Perhaps her heart was broken, if only a little. One suspects it was on the level of a summer vacation flirtation in which both parties know they will go their separate ways after an exciting but innocent fling. Perhaps later, considering their delightful weeks together, she hoped he might come back after completing his initial studies in London.
Tom at one time admitted that he loved Austen but in a “boyish” way. Still, in an ending to rival “Dr. Zhivago,” he traveled to England to pay his respects to her when he learned of her death on 18 July 1817, according to his family.
It's hard to know: Had they truly fallen hard for each other and then forced apart, or were they both just tantalized by a lively start and simply wondered what might have been?
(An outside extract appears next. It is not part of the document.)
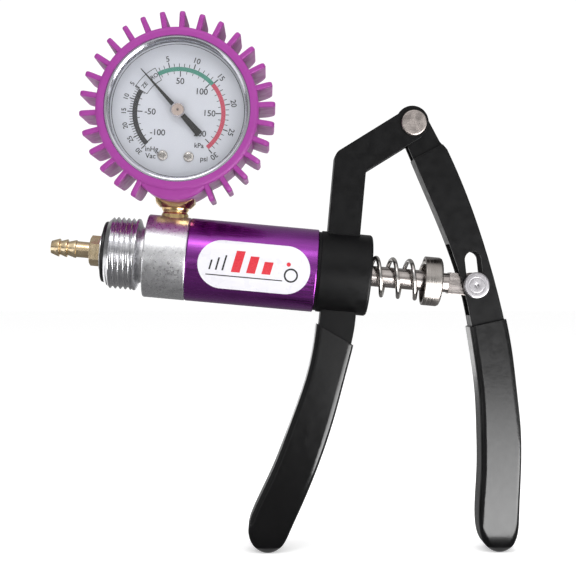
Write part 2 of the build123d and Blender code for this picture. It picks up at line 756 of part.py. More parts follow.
def movement_frame():
    frame = block(FRAME_SPAN, FRAME_FRONT, FRAME_RISE) + block(FRAME_SPAN, FRAME_BACK, FRAME_RISE)
    for place in PILLARS:
        frame += rod_y(FRAME_FRONT[0], FRAME_BACK[1], PILLAR_R, *place)
    for side in (-1, 1):
        place = (side * DIAL_SCREW[0], DIAL_SCREW[1])
        frame += rod_y(DIAL_FRONT + DIAL_THICK, FRAME_FRONT[0], POST_R, *place)
        frame -= rod_y(DIAL_FRONT, FRAME_FRONT[0], DIAL_SCREW_R, *place)
    frame -= rod_y(FRAME_FRONT[0], FRAME_BACK[1], SHAFT_R + SHAFT_FIT)
    return frame - rod_y(FRAME_FRONT[0], FRAME_BACK[1], SECTOR_SHAFT_R + SHAFT_FIT, *sector_pivot())


def bourdon_tube():
    low, high = TUBE_ARC_R
    tube = ring_y(*TUBE_SPAN, high, low)
    far = 40.0
    middle = (TUBE_FROM + TUBE_TO) / 2
    gap = [(0, 0), along((0, 0), TUBE_FROM, far), along((0, 0), middle, far), along((0, 0), TUBE_TO, far)]
    return tube - slab(flat(gap), *TUBE_SPAN)


def sector_tail():
    return along(sector_pivot(), SECTOR_AT, SECTOR_TAIL)


def sector_gear():
    pivot = sector_pivot()
    reach = PINION_R * SECTOR_RATIO - GEAR_GAP
    facing = SECTOR_AT + 180
    disc = rod_y(*SECTOR_SPAN, reach, *pivot)
    wedge = [pivot] + [along(pivot, facing + turn, 2 * reach) for turn in SECTOR_SWEEP]
    sector = disc & slab(flat(wedge), *SECTOR_SPAN)
    sector += rod_y(*SECTOR_SPAN, SECTOR_HUB_R, *pivot)
    tail_half = SECTOR_TAIL_HALF
    tail = [along(pivot, SECTOR_AT, 0, tail_half), along(pivot, SECTOR_AT, 0, -tail_half),
            along(sector_tail(), SECTOR_AT, 0, -tail_half), along(sector_tail(), SECTOR_AT, 0, tail_half)]
    sector += slab(flat(tail), *SECTOR_SPAN) + rod_y(*SECTOR_SPAN, tail_half, *sector_tail())
    return sector + rod_y(FRAME_FRONT[0], FRAME_BACK[1], SECTOR_SHAFT_R, *pivot)


def movement_link():
    """Bent strip from the tube's tip to beside the sector's tail, behind the sector."""
    tip = along((0, 0), TUBE_TO, (TUBE_ARC_R[0] + TUBE_ARC_R[1]) / 2)
    tail = sector_tail()
    half = LINK_HALF
    rail = block((tail[0] - half, tip[0]), LINK_SPAN, (tail[1] - half, tail[1] + half))
    riser = block((tip[0] - 2 * half, tip[0]), (LINK_SPAN[0], TUBE_SPAN[1]),
                  (tail[1] - half, tip[1] - LINK_BELOW_TIP))
    return rail + riser


def pinion():
    shaft = rod_y(POINTER_FRONT, FRAME_BACK[1] + SHAFT_PAST_FRAME, SHAFT_R)
    return shaft + rod_y(*PINION_SPAN, PINION_R - GEAR_GAP)


def gauge_pointer():
    tip, hub, tail = POINTER_HALF_WIDTHS
    blade = [(-tip, POINTER_TIP), (tip, POINTER_TIP), (hub, 0), (tail, -POINTER_TAIL),
             (-tail, -POINTER_TAIL), (-hub, 0)]
    back = POINTER_FRONT + POINTER_THICK
    shape = slab(flat(blade), POINTER_FRONT, back) + rod_y(POINTER_FRONT, back, POINTER_BOSS_R)
    shape -= rod_y(POINTER_FRONT, back, SHAFT_R)
    return Rot(0, -POINTER_REST, 0) * shape


def pointer_hub():
    front = POINTER_FRONT - HUB_THICK
    return turned_y([(POINTER_FRONT, 0), (POINTER_FRONT, HUB_R), (front + HUB_EDGE, HUB_R),
                     (front, HUB_R - HUB_EDGE), (front, 0)])


def hairspring():
    """Flat spiral: two spirals a strip's thickness apart, joined at their ends."""
    steps = range(HAIRSPRING_TURNS * HAIRSPRING_STEPS + 1)
    turns = [step / HAIRSPRING_STEPS for step in steps]
    sides = []
    for shift in (0, HAIRSPRING_THICK):
        points = [along((0, 0), 360 * turn, HAIRSPRING_START + shift + HAIRSPRING_GROWTH * turn)
                  for turn in turns]
        sides.append(Spline(*[(x, 0, z) for x, z in points]))
    inner, outer = sides
    edges = [inner.edge(), outer.edge(), Line(inner @ 0, outer @ 0).edge(), Line(inner @ 1, outer @ 1).edge()]
    return slab(make_face(edges), *HAIRSPRING_SPAN)


def boot_fin():
    """One rounded fin, pointing along +X."""
    inner = BOOT_R - FIN_OVERLAP
    outline = Polyline((inner, FIN_FRONT, 0), (FIN_TIP_R, FIN_FRONT, 0), (FIN_TIP_R, FIN_BACK, 0),
                       (inner, FIN_BACK, 0), close=True)
    face = make_face(outline.edges())
    for y, radius in ((FIN_FRONT, FIN_FRONT_ROUND), (FIN_BACK, FIN_BACK_ROUND)):
        corner = face.vertices().sort_by_distance((FIN_TIP_R, y, 0))[0]
        face = fillet(corner, radius)
    fin = extrude(face, amount=FIN_THICK / 2, dir=(0, 0, 1), both=True)
    rims = fin.edges().filter_by(Axis.Z, reverse=True)
    return fillet(rims.filter_by(lambda edge: edge.center().X > inner + FIN_EDGE / 2), FIN_EDGE)


def rounded_disc(front, radius, z):
    disc = rod_y(front, BOOT_BACK, radius, 0, z)
    return fillet(disc.edges().filter_by(GeomType.CIRCLE).sort_by(Axis.Y)[0], BOOT_ROUND)


def gauge_boot():
    boot = rounded_disc(BOOT_FRONT, BOOT_R, 0) + rounded_disc(CHIN_FRONT, CHIN_R, CHIN_Z)
    fin = boot_fin()
    step = 360 / FIN_PLACES
    for place in range(FIN_MISSING + 1, FIN_PLACES - FIN_MISSING):
        boot += Rot(0, 90 + step * place, 0) * fin
    boot -= rod_y(BOOT_FRONT, BEZEL_FRONT, BOOT_LIP_R)
    boot -= rod_y(BEZEL_FRONT, BEZEL_BACK, BEZEL_R)
    boot -= rod_y(BEZEL_BACK, CASE_BACK, CASE_R)
    boot -= rod_y(CASE_BACK, BOOT_BACK, BOOT_BACK_HOLE_R)
    return boot - block_opening()


PARTS_ON_CYLINDER = [
    hose_barb, barb_washer, front_gasket, cylinder_head, valve_retainer, inlet_valve,
    inlet_valve_spring, barrel_tube, barrel_label, rear_cap, rod_bush, piston_rod, piston,
    piston_seals, piston_nut, exhaust_valve, exhaust_keeper, spring_cup, return_spring,
    fixed_handle, fixed_grip, lever, lever_grip, pivot_pin, rod_pin, pivot_clip, rod_pin_clip]
PARTS_ON_GAUGE = [
    gauge_socket, gauge_case, gauge_bezel, gauge_window, gauge_dial, dial_screws,
    movement_frame, bourdon_tube, sector_gear, movement_link, pinion, gauge_pointer,
    pointer_hub, hairspring, gauge_boot]

os.makedirs("parts", exist_ok=True)
for part in PARTS_ON_CYLINDER:
    export_step(part(), f"parts/{part.__name__}.step")
for part in PARTS_ON_GAUGE:
    export_step(on_gauge(part()), f"parts/{part.__name__}.step")
for name, x in (("head_o_ring", HEAD_RING_X), ("cap_o_ring", CAP_RING_X)):
    export_step(o_ring(x), f"parts/{name}.step")
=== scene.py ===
"""Looks for the hand vacuum pump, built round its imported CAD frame.

Blender works in metres. The sizes below are millimetres of the shared frame and
are scaled by MM where a mesh is made. The cylinder's axis is X, the gauge
stands along +Z, and the dial faces -Y.
"""
import json
from math import cos, radians, sin, sqrt, tan, tau

import bmesh
import bpy
from mathutils import Euler, Matrix, Vector

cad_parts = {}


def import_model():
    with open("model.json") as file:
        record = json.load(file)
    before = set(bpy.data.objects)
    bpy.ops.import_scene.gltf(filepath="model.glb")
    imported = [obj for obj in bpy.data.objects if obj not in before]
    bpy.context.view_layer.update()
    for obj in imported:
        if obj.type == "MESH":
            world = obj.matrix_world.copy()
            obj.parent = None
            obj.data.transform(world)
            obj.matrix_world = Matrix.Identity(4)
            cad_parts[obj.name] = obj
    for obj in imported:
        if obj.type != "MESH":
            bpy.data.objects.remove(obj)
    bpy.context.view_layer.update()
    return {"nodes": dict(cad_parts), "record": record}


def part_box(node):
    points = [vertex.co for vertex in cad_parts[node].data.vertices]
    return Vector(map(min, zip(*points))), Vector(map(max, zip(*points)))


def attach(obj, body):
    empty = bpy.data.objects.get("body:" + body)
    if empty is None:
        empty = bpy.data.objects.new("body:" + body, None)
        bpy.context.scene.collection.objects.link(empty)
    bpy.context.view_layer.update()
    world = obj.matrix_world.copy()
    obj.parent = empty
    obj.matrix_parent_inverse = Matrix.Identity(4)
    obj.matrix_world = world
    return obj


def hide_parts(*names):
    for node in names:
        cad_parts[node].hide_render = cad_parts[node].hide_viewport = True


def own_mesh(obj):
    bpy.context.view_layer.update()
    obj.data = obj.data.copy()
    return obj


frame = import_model()

MM = 0.001

# Points closer than this, in metres, become one; edges past this angle stay sharp
MERGE = 1e-7
SHARP_ANGLE = 35.0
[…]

Then we have the mysterious lover at the beach in the summer of 1801, which Cassandra recounts to at least two of their nieces after Jane’s death. The story is that while the Austens are at the beach, Jane and the man meet and fall in love; they are to meet again later, where a proposal is expected. Instead, Jane and Cass receive a letter that he has died.
Tradition is that he was a clergyman, but that’s not certain; Cass says he was “pleasing and very good looking,” but never provides the man’s name. The nieces, Caroline and Louisa, cannot even agree about where on the Devonshire coast this romance occurs. Finally, Cass does not relay the story until 1828—more than a quarter-century after it is supposed to have happened, when she sees a man who evidently reminds her of the suitor.
Her nieces and nephews carry on the inconstancy about Jane's possible relationships. In the first edition of “A Memoir of Jane Austen,” her nephew James Edward writes: “I have no reason to think that she ever felt any attachment by which the happiness of her life was at all affected.”
In the next edition, however, he hints at two romantic attachments, concluding that he is “unable to say whether her feelings were of such a nature as to affect her happiness”—whether she seriously cared about either man.
Even in these comments, it’s not clear whether he is speaking of Lefroy and Bigg-Wither, one or more clergy, the beach mystery, or someone entirely different.